The restrictive covenants were struck down most notably in two cases which went all the way to the US Supreme Court, the first arising in Chicago—Hansberry v. Lee (1940)—followed by Shelly v. Kraemer (1948). (The Hansberry of the first case was the father of playwright Lorraine Hansberry, whose masterwork Raisin in the Sun is based upon her family’s effort to purchase a home in the vicinity of Washington Park).

Paradoxically, the enforced compression of our community and its ensuing density yielded a rich broth of concentrated commerce, creativity, spiritual life and political ferment. Within the Black Belt we had everything—entertainment, religion, politics, shopping—you name it. I could walk to get almost anything I might need. Even the great black entertainers, when they came to perform in downtown Chicago, stayed within the Black Belt. It was said that they could play downtown, but they couldn’t stay downtown. So it was that we got to know such artists as Louis Armstrong, Duke Ellington and many more. Our neighborhood was their home away from home. The boundaries within which we were confined became the center of my existence as a kid, and still later, the cultural, social and political center which propelled the Black arts movement, the civil rights movement, and national and international politics. When we arrived in 1919, no one would have foreseen such influence for our little corner of the city.

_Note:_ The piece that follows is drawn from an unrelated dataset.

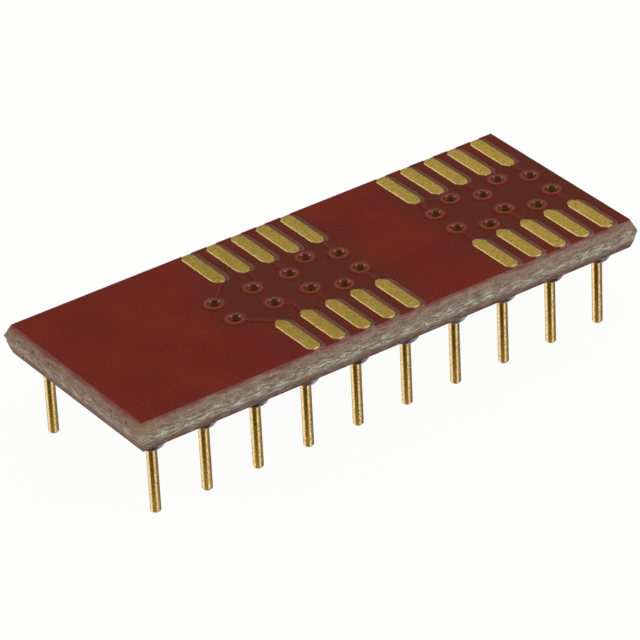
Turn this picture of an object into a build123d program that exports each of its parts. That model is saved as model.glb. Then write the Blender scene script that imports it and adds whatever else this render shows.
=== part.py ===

I have been here in the same neighborhood continually except for a few brief interludes in other cities and during World War II. I have walked the streets of this neighborhood since 1919. Even now, I can walk from where I live today at 49th and Drexel Boulevard, to every house where I ever lived. So for me this is indeed real, solid, sacred ground. It’s still here. It’s had its ups and downs. We came here as migrants, we have overcome a lot, and there’s still plenty of overcoming to be done.